> DATASET EXCERPT
>>>>>

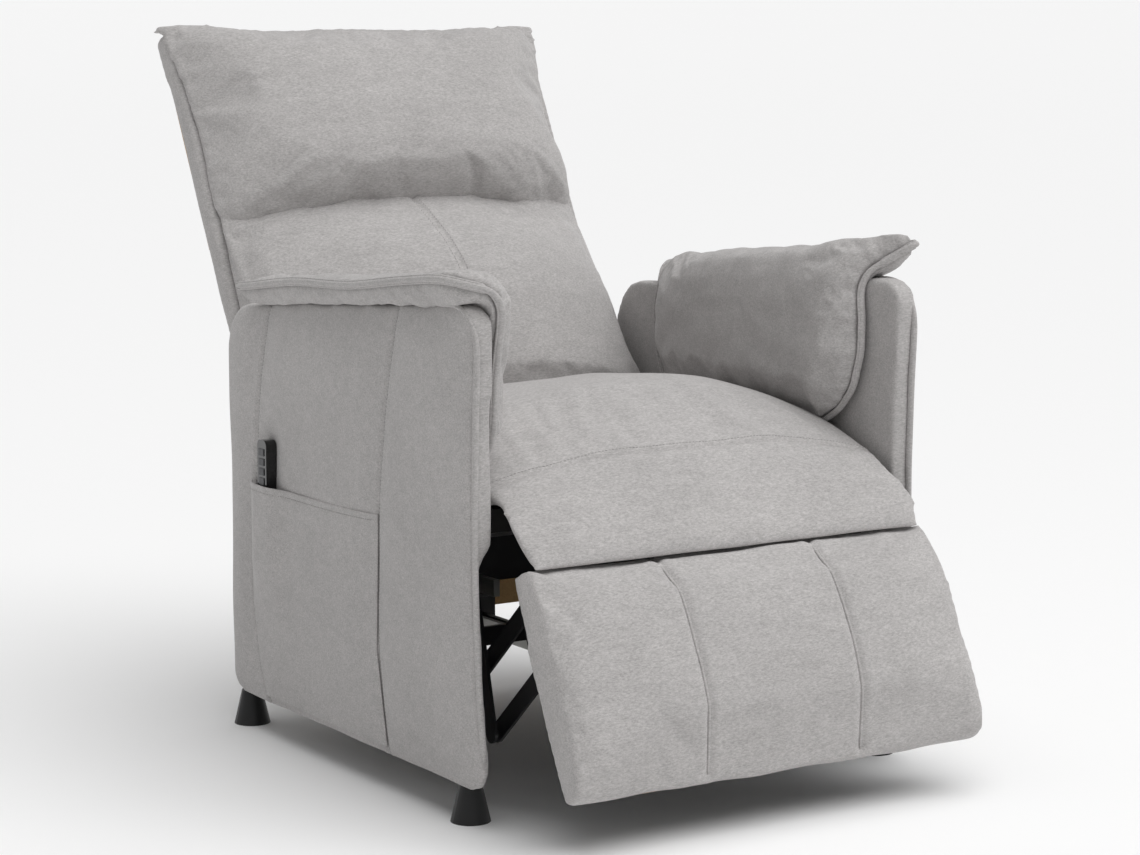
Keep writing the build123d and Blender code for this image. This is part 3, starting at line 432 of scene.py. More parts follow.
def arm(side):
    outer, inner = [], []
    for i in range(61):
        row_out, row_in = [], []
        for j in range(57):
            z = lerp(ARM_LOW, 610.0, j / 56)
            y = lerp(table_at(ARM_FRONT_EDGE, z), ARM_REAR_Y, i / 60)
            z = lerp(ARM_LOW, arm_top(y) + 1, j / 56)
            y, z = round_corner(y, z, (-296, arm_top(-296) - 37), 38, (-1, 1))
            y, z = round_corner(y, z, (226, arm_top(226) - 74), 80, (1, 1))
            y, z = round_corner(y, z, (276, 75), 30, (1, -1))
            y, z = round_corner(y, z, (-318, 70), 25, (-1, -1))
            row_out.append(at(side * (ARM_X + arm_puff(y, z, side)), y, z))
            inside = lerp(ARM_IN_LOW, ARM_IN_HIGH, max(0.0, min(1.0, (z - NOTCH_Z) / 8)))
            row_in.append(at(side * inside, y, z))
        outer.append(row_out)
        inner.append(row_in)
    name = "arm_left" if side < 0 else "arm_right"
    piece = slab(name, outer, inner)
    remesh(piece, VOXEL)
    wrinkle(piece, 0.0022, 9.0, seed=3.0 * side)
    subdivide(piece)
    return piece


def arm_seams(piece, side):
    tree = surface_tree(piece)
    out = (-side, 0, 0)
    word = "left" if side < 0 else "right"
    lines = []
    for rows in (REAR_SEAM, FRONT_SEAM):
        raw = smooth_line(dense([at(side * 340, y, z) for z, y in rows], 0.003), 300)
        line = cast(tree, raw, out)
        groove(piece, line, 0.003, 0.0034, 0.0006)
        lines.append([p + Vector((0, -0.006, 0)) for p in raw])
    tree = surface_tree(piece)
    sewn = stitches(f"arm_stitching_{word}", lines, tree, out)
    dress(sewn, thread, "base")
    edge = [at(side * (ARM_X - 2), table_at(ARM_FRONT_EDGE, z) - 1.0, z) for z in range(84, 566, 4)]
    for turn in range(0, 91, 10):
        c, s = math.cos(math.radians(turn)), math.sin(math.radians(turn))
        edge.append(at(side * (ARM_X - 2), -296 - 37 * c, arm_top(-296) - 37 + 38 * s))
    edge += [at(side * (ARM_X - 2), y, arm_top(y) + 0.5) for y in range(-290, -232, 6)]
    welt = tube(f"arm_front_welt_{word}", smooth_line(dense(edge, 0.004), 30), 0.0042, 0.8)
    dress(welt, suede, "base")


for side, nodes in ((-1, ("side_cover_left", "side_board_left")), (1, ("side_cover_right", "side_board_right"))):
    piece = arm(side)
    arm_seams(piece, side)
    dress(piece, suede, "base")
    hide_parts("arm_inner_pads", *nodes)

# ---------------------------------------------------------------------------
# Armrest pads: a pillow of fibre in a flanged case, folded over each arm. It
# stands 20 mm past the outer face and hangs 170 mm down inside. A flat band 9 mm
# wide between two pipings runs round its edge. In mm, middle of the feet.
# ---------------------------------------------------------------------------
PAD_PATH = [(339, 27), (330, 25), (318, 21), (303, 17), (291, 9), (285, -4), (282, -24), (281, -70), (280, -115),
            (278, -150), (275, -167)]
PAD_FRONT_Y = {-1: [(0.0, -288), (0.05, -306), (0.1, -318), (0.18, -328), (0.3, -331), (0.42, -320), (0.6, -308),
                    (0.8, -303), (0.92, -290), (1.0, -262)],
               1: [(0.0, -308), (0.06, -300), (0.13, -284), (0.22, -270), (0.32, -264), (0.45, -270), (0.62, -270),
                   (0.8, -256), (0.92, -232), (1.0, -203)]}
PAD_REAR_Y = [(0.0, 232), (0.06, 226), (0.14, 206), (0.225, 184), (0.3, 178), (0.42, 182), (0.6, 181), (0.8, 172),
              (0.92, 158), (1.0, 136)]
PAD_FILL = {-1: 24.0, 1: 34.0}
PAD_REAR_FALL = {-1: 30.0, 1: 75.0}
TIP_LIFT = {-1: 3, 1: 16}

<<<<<

> SET TASK
All of the lines above need to be given again exactly.

> RESPONSE TO THIS EXERCISE
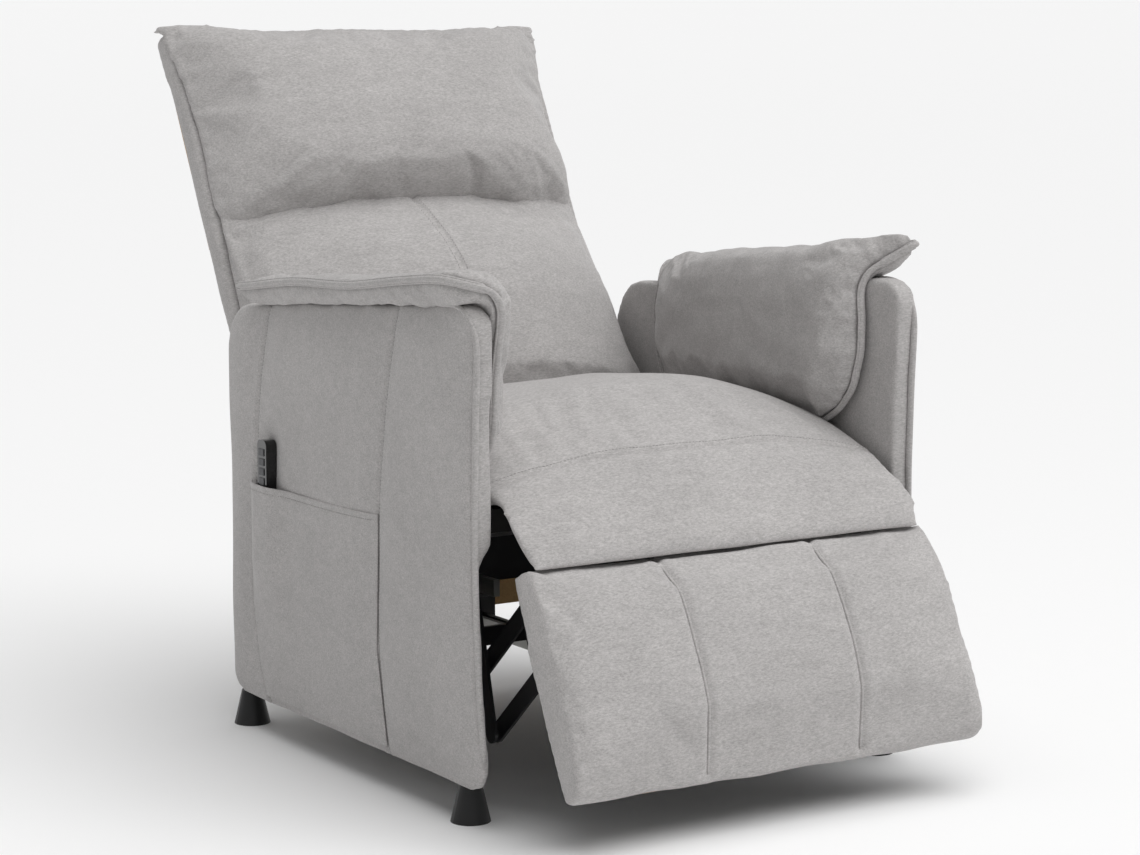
Keep writing the build123d and Blender code for this image. This is part 3, starting at line 432 of scene.py. More parts follow.
def arm(side):
    outer, inner = [], []
    for i in range(61):
        row_out, row_in = [], []
        for j in range(57):
            z = lerp(ARM_LOW, 610.0, j / 56)
            y = lerp(table_at(ARM_FRONT_EDGE, z), ARM_REAR_Y, i / 60)
            z = lerp(ARM_LOW, arm_top(y) + 1, j / 56)
            y, z = round_corner(y, z, (-296, arm_top(-296) - 37), 38, (-1, 1))
            y, z = round_corner(y, z, (226, arm_top(226) - 74), 80, (1, 1))
            y, z = round_corner(y, z, (276, 75), 30, (1, -1))
            y, z = round_corner(y, z, (-318, 70), 25, (-1, -1))
            row_out.append(at(side * (ARM_X + arm_puff(y, z, side)), y, z))
            inside = lerp(ARM_IN_LOW, ARM_IN_HIGH, max(0.0, min(1.0, (z - NOTCH_Z) / 8)))
            row_in.append(at(side * inside, y, z))
        outer.append(row_out)
        inner.append(row_in)
    name = "arm_left" if side < 0 else "arm_right"
    piece = slab(name, outer, inner)
    remesh(piece, VOXEL)
    wrinkle(piece, 0.0022, 9.0, seed=3.0 * side)
    subdivide(piece)
    return piece


def arm_seams(piece, side):
    tree = surface_tree(piece)
    out = (-side, 0, 0)
    word = "left" if side < 0 else "right"
    lines = []
    for rows in (REAR_SEAM, FRONT_SEAM):
        raw = smooth_line(dense([at(side * 340, y, z) for z, y in rows], 0.003), 300)
        line = cast(tree, raw, out)
        groove(piece, line, 0.003, 0.0034, 0.0006)
        lines.append([p + Vector((0, -0.006, 0)) for p in raw])
    tree = surface_tree(piece)
    sewn = stitches(f"arm_stitching_{word}", lines, tree, out)
    dress(sewn, thread, "base")
    edge = [at(side * (ARM_X - 2), table_at(ARM_FRONT_EDGE, z) - 1.0, z) for z in range(84, 566, 4)]
    for turn in range(0, 91, 10):
        c, s = math.cos(math.radians(turn)), math.sin(math.radians(turn))
        edge.append(at(side * (ARM_X - 2), -296 - 37 * c, arm_top(-296) - 37 + 38 * s))
    edge += [at(side * (ARM_X - 2), y, arm_top(y) + 0.5) for y in range(-290, -232, 6)]
    welt = tube(f"arm_front_welt_{word}", smooth_line(dense(edge, 0.004), 30), 0.0042, 0.8)
    dress(welt, suede, "base")


for side, nodes in ((-1, ("side_cover_left", "side_board_left")), (1, ("side_cover_right", "side_board_right"))):
    piece = arm(side)
    arm_seams(piece, side)
    dress(piece, suede, "base")
    hide_parts("arm_inner_pads", *nodes)

# ---------------------------------------------------------------------------
# Armrest pads: a pillow of fibre in a flanged case, folded over each arm. It
# stands 20 mm past the outer face and hangs 170 mm down inside. A flat band 9 mm
# wide between two pipings runs round its edge. In mm, middle of the feet.
# ---------------------------------------------------------------------------
PAD_PATH = [(339, 27), (330, 25), (318, 21), (303, 17), (291, 9), (285, -4), (282, -24), (281, -70), (280, -115),
            (278, -150), (275, -167)]
PAD_FRONT_Y = {-1: [(0.0, -288), (0.05, -306), (0.1, -318), (0.18, -328), (0.3, -331), (0.42, -320), (0.6, -308),
                    (0.8, -303), (0.92, -290), (1.0, -262)],
               1: [(0.0, -308), (0.06, -300), (0.13, -284), (0.22, -270), (0.32, -264), (0.45, -270), (0.62, -270),
                   (0.8, -256), (0.92, -232), (1.0, -203)]}
PAD_REAR_Y = [(0.0, 232), (0.06, 226), (0.14, 206), (0.225, 184), (0.3, 178), (0.42, 182), (0.6, 181), (0.8, 172),
              (0.92, 158), (1.0, 136)]
PAD_FILL = {-1: 24.0, 1: 34.0}
PAD_REAR_FALL = {-1: 30.0, 1: 75.0}
TIP_LIFT = {-1: 3, 1: 16}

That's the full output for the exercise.